CRÓNICA Diálogo con la literatura
Anécdotas de la infancia, primeros escritos y tropezones con las editoriales
La infancia, los primeros textos, los disgustos editoriales... dos autores de generaciones muy alejadas, Harkaitz Cano, de 32 años, y Ramiro Pinilla, de 84, hablaron ayer en La Biblioteca de Bidebarrieta sobre «Las edades del escritor».
Karolina ALMAGIA
«¿Cuándo se forjó su vocación?» fue la primera pregunta lanzada por el moderador, el periodista Iñaki Esteban, en la primera cita del ciclo «Diálogos con la literatura», que fue seguida por un centenar de personas. Ramiro Pinilla (Bilbo, 1923) se remontó a los trece años, edad en la que recuerda haber escrito su primera redacción. «Con esa edad yo iba al monte y estudiaba la evolución de los zapaburus. ¿Por qué uno se decanta por una afición y no por otra? Es un misterio, pero creo que tiene que ver con la necesidad de dar la talla en algo». Y ahí entró en juego su abuela. «Uno continúa una línea cuando cree que algo le sale bien. Yo a esa edad no sabía que todas las abuelas decían maravillas de sus nietos. Le leí a la mía una redacción que había escrito y, cuando acabé, ella levantó las manos y exclamó: ¡Tenemos un escritor en la familia! Aquello me marcó». En el caso de Harkaitz Cano (Lasarte, 1975) la figura determinante fue su madre. «Yo quería ser escritor y me pasaba el día recortando el periódico y montando las noticias de otra manera. Hasta que un día mi madre me dijo que los periodistas no inventan historias, sino que cuentan la realidad. Automáticamente dejó de interesarme el periodismo. Decidí que quería ser escritor porque los escritores podemos contar mentiras, y si contamos verdades, nadie las cree».
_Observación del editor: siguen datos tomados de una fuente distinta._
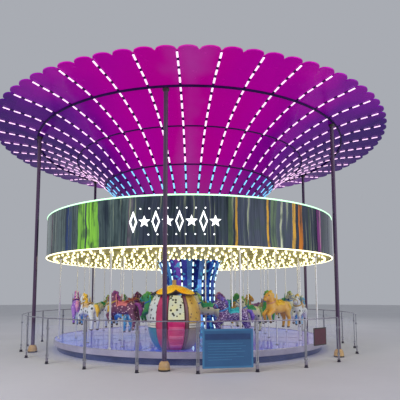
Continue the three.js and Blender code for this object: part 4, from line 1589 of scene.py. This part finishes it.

Ahí está el germen, pero luego vinieron los primeros pasos. En la familia Pinilla se alarmaron cuando el joven Ramiro avanzó sus planes. No eran tiempos para la lírica y eso de escribir no dejaba de ser una extravagancia. «Yo me sentía un bicho raro -recuerda Pinilla-. Hasta que tropecé con Don Ignacio, un fraile profesor de literatura que fue quien me empujó a redacatar y a leer a los clásicos». También en su nuevo instituto, Harkaitz era un perro verde. Solía llevar una rama de laurel en la boca, costumbre que traía de Lasarte, donde lo hacían todos sus amigos. Un día oyó a dos compañeros hablar sobre él: «Ese nuevo es un tío rarísimo. Come hierba y, además, escribe».
Los libros. En ellos aprendió Ramiro que deben «tener tensión, no dispersarse». Para el escritor getxotarra fue fundamental descubrir a Faulkner y con él «que el misterio consiste en no contarlo todo», como para Cano lo fue leerse las obras completas de Ionesco con 14 años. «Desde entonces, aunque intente ceñirme al realismo, siempre me sale por algún lado el absurdo».
Con el tiempo vas aprendiendo oficio, coincidieron ambos autores. Y eso lleva a la depuración del estilo. «Cuando me sale una frase bonita, la tacho y vuelvo a empezar», avisa Pinilla. Y luego está el eterno dilema: Vivir de la literatura, ¿sí o no? El autor de «Verdes valles, colinas rojas» aconseja buscarse otro empleo. «Yo he hecho todos los trabajos negreros, he fusilado biografías y otras cosas de las que me avergüenzo, pero lo prefiero. Porque el escritor que quiere vivir de lo que escribes acaba sometido a las modas y al mercado». Al autor de «Verdes valles, colinas» las editoriales le dieron muchos problemas, hasta el punto de que, tras ganar el Nadal en 1960, decidió autoeditarse sus siguientes obras y sufrió «ostracismo durante años». Fueron muchas las anécdotas que ayer contó en torno al mundo editorial, pero nos quedamos con la del año en que quedó finalista del Premio Planeta. «Me habían citado a la cena insinuándome que el premio era para mí. Cuando se lo dieron a Gironella, el editor vino donde mí, me dijo unas palabras de consuelo y me metió 5.000 pesetas al bolsillo. Cuando semanas después recibí el cheque del 2º premio me había descontado las 5.000 pesetas».
Cano no tiene esos problemas cuando publica en euskara, donde trata con editores que ejercen de ello y «ponen mucho de su parte para que el libro sea mejor», pero sí en castellano, donde «me es difícil encontrar a un interlocutor con el que hablar de literatura».